The euphemistically named guerrilla army – National Congress for the Defense of the People (CNDP) – lorded over by Gen. Laurent Nkunda, has maintained direct personal communications with the office of the Rwandan President Paul Kagame and was always Kigali’s proxy army in Congo. Laurent Nkunda has a long history of criminality and mass murder in Central Africa, and Rwanda has for years dispatched military personnel into Congo, recruiting and arming child soldiers, and they are involved in minerals plunder, racketeering, extortion and war crimes.[28] President Museveni’s government has also collaborated with Gen. Laurent Nkunda, training and arming CNDP and other factions involved in war crimes. It is these guerrilla factions that pave the way for corporate exploitation.
Emboldened by former Clinton officials now entrenched in the Obama administration, the Kagame regime openly sent more than 1,500 troops into North Kivu using weapons recently delivered to Rwanda for their equally illegal terrorist operations in Darfur, Sudan. The Pentagon sent a U.S. military “team” to support the Ugandan-Rwandan-Congolese operation and on Jan. 22, 2009, the “rebel” Nkunda was “arrested” – and shipped safely back to freedom and luxury in Rwanda.
It is these guerrilla factions, such as Gen. Laurent Nkunda’s CNDP, that pave the way for corporate exploitation.

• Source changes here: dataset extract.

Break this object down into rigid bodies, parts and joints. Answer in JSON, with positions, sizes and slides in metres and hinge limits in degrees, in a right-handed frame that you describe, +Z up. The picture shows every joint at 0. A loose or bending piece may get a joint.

The recent Rwandan and Ugandan incursions into Congo were coordinated with Congolese forces, and the notorious Rwandan Gen. James Kabarebe met with Congo’s President Joseph Kabila in Kinshasa, Congo’s capital, openly flagging Kabila’s long time but clandestine relations with Kagame. Nkunda, a self-declared Christian preacher, is linked to a shadowy U.S.-based Pentecostal group called the “Rebels for Christ.” Nkunda is also an open admirer of George W. Bush.[29]

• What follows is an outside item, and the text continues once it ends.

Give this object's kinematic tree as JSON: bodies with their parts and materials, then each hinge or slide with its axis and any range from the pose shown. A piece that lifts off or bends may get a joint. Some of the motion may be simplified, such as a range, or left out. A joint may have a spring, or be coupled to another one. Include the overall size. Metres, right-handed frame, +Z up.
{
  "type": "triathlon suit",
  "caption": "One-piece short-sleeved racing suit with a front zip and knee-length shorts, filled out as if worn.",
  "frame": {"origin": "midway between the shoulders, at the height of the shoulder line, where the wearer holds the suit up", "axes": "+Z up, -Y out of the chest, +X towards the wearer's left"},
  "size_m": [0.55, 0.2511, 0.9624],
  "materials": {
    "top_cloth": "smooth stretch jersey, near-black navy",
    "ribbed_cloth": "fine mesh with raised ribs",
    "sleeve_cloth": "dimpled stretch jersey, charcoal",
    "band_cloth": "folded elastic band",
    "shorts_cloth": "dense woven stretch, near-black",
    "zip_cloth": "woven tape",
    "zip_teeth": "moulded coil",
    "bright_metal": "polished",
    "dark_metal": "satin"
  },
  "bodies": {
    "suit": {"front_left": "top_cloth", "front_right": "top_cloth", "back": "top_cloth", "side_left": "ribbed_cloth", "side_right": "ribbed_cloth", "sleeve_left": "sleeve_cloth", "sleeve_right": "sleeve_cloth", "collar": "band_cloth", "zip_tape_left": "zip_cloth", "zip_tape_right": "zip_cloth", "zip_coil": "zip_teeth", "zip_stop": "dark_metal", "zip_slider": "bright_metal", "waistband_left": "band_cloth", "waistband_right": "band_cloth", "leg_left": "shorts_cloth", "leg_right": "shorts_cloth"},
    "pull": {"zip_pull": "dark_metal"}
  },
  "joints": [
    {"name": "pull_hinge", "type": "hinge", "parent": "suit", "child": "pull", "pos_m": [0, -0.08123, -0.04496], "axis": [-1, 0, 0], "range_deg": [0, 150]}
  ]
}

The Western establishment universally attributed recent massive atrocities in Congo to the Lord’s Resistance Army and Forces for the Democratic Liberation of Rwanda, exonerating Ugandan and Rwandan forces for their clear and obvious involvement in the latest war crimes. Recent propaganda proclaiming Nkunda to be the victim of international rivalry and a positive force for eastern Congo serves the prerogatives of certain corporate factions and is a stepping stone to exonerating Kagame, Museveni and other Black ringleaders of organized crime behind Central Africa’s inhuman tragedies.

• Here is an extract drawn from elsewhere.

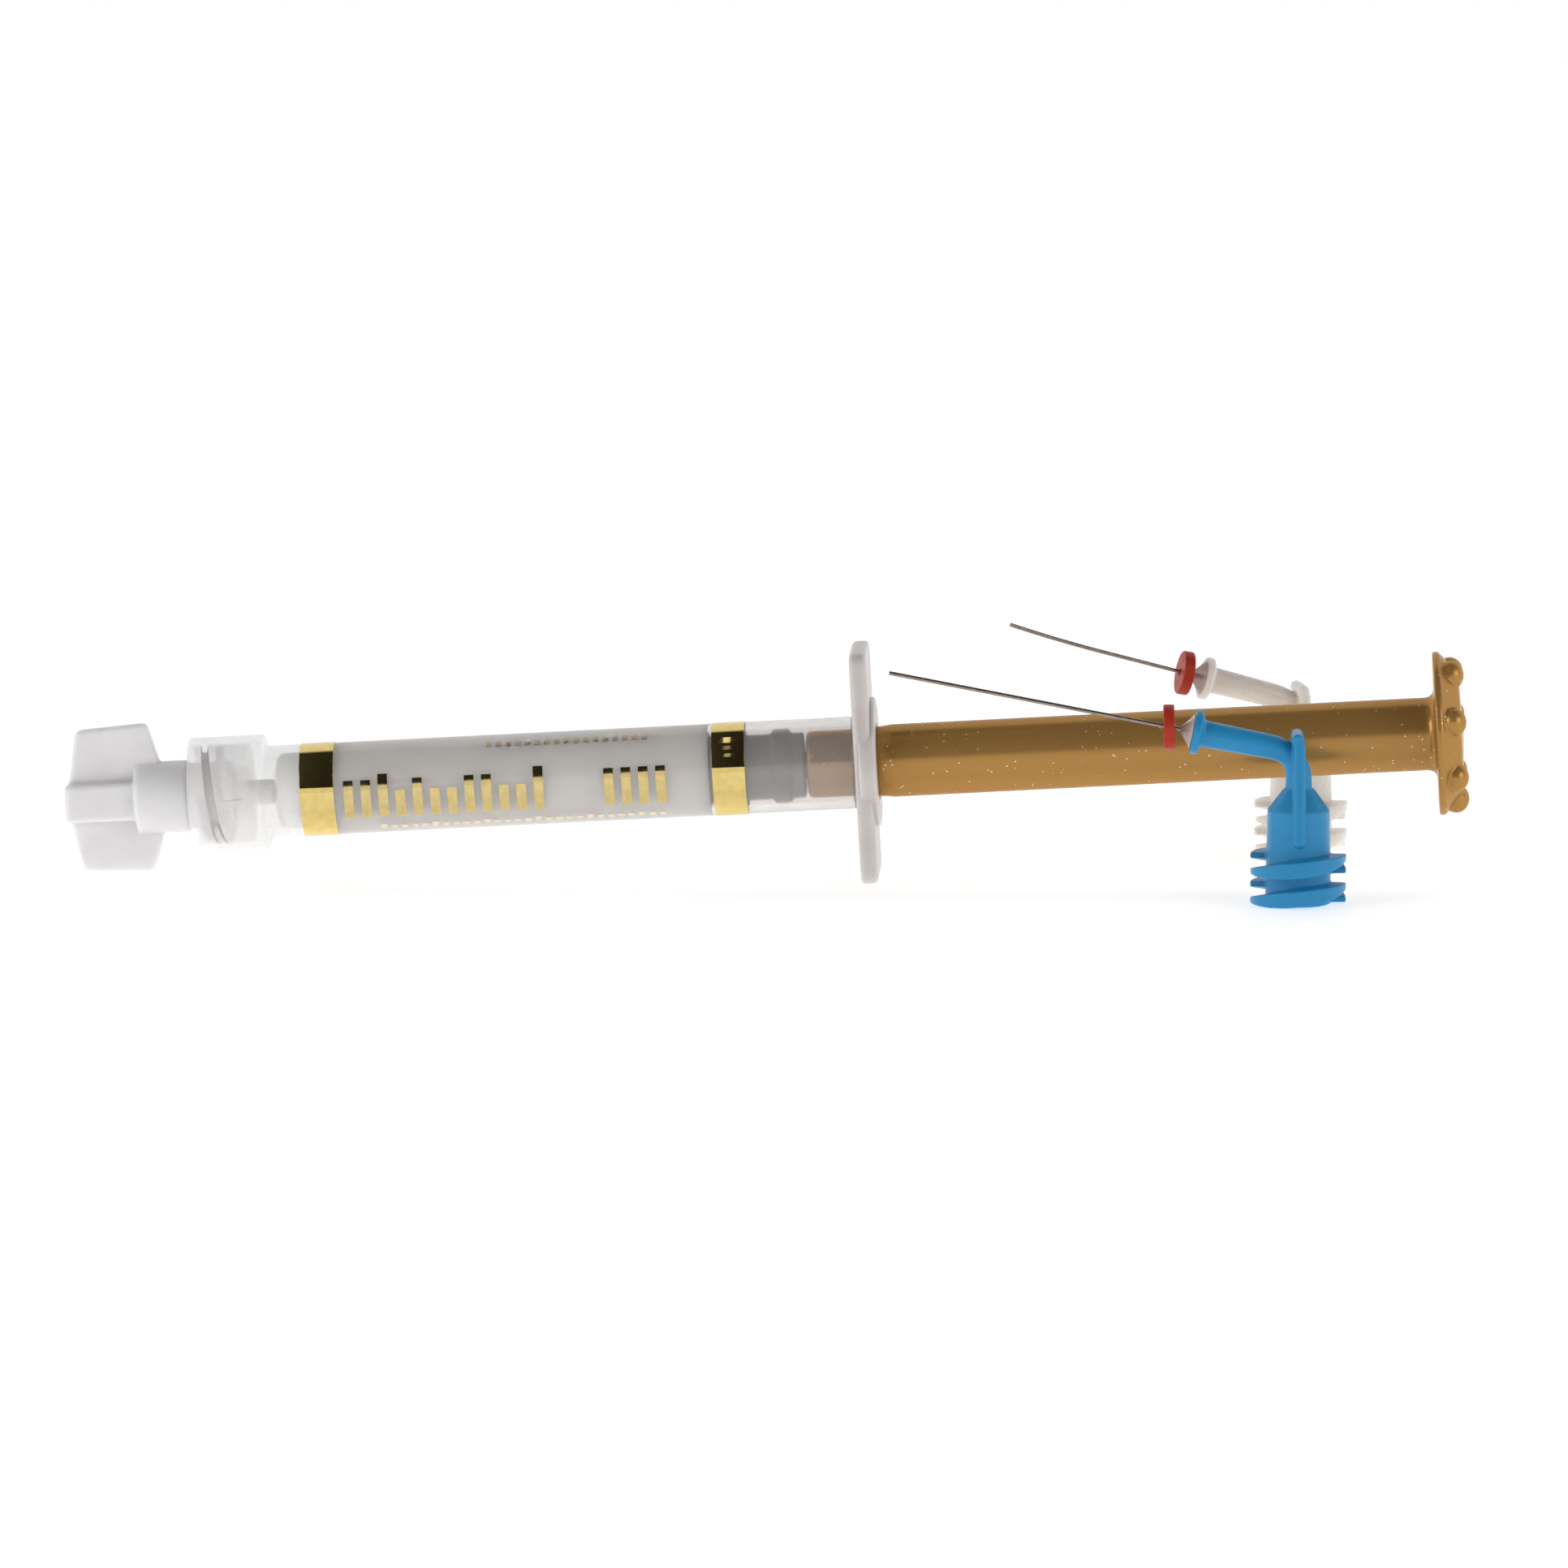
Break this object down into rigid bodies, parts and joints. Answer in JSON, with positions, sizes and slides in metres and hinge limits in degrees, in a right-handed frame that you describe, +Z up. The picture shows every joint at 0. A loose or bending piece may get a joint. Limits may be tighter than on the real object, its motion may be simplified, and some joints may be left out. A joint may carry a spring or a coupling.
{
  "type": "prefilled dental paste syringe",
  "caption": "Prefilled dental paste syringe with a winged screw cap, clear threaded collar and bronze plunger, with two bent delivery tips standing on their hubs.",
  "frame": {"origin": "centre of the whole set's footprint, on the table", "axes": "+X from the syringe's cap to its thumb pad, +Y from the blue tip to the white tip, +Z up"},
  "size_m": [0.1154, 0.0346, 0.0197],
  "materials": {
    "cap_plastic": "satin",
    "barrel_plastic": "translucent",
    "paste": "matt",
    "stopper_rubber": "satin",
    "plunger_plastic": "pearl",
    "gold_foil": "polished",
    "blue_plastic": "satin",
    "white_plastic": "translucent",
    "clear_plastic": "clear",
    "cannula_steel": "polished",
    "stop_silicone": "satin"
  },
  "bodies": {
    "barrel": {"barrel": "barrel_plastic", "paste_charge": "paste", "foil_band_front": "gold_foil", "foil_band_rear": "gold_foil"},
    "cap_plug": {"cap_paste_plug": "paste"},
    "cap": {"cap": "cap_plastic"},
    "plunger": {"plunger_stopper": "stopper_rubber", "plunger_rod": "plunger_plastic"},
    "blue_tip": {"blue_hub": "blue_plastic", "blue_nose_cone": "clear_plastic", "blue_cannula": "cannula_steel"},
    "blue_stop": {"blue_depth_stop": "stop_silicone"},
    "white_tip": {"white_hub": "white_plastic", "white_nose_cone": "clear_plastic", "white_cannula": "cannula_steel"},
    "white_stop": {"white_depth_stop": "stop_silicone"}
  },
  "joints": [
    {"name": "plunger_slide", "type": "slide", "parent": "barrel", "child": "plunger", "axis": [-0.9984, 0, -0.0574], "range_m": [-0.0035, 0.0344], "deforming": ["paste_charge"]},
    {"name": "cap_travel", "type": "slide", "parent": "barrel", "child": "cap_plug", "axis": [-0.9984, 0, -0.0574], "range_m": [0, 0.01]},
    {"name": "cap_unscrew", "type": "hinge", "parent": "cap_plug", "child": "cap", "pos_m": [-0.04764, -0.0024, 0.00637], "axis": [-0.9984, 0, -0.0574], "range_deg": [0, 1440]},
    {"name": "blue_lift", "type": "slide", "parent": "barrel", "child": "blue_tip", "axis": [0, 0, 1], "range_m": [0, 0.04]},
    {"name": "blue_stop_slide", "type": "slide", "parent": "blue_tip", "child": "blue_stop", "axis": [-0.9821, -0.0171, 0.1874], "range_m": [0, 0.02]},
    {"name": "white_lift", "type": "slide", "parent": "barrel", "child": "white_tip", "axis": [0, 0, 1], "range_m": [0, 0.04]},
    {"name": "white_stop_slide", "type": "slide", "parent": "white_tip", "child": "white_stop", "axis": [-0.9426, -0.2004, 0.2672], "range_m": [0, 0.009]}
  ],
  "couplings": [
    {"joint": "cap_unscrew", "follows": "cap_travel", "rad_per_m": 2513.3}
  ]
}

But the recent massive collateral damage against tens of thousands of innocent Congolese people has now involved the Obama administration in war crimes, crimes against humanity and genocide.
The misery industry
The 1996 Rwandan Patriotic Army invasion of eastern Congo – then Zaire – began with military attacks against refugee camps in the North and South Kivu provinces where more than 2 million Rwandan refugees were amassed. These death camps were created by the “humanitarian” business sector and they revolved around massive profits for the corporate agencies involved, many of which are deeply tied to the Western military-intelligence apparatus.
With the support of his friends in the RPA, Ugandan scholar and Columbia University professor Mahmood Mamdani traveled to the Kivus shortly after the 1996 invasion of Congo (Zaire). Mamdani and RPA backer Jacques Depelchin produced a report that documented the genocidal RPA campaign against Hutus, and the devastating effects of the AID enterprise on eastern Congo.[30] Mamdani described the “dollarization” that destroyed the local economy, how rents were driven up by the influx of an army of “AID” workers and how local people found basic needs increasingly beyond their reach.[31]
“To talk to civil society leaders in Kivu about the experience of hosting 2 million plus refugees resourced through international NGOs,” Mamdani reported, “is to listen to a litany of troubles – criminality, ill health, increased prices, lowered production, mounting insecurity – all traced to that single experience.”[32] Mamdani’s own past is linked to protagonists in Central Africa’s wars and thus his “scholarship” is compromised.
The eastern Congo never recovered from the combined devastation wrought by the post-1994 Rwandan Patriotic Army terror regime in combination with the Rwandan refugee influx. Then as now, the enterprise spawned one disaster after another and the situation today can only be explained as a manufactured disaster.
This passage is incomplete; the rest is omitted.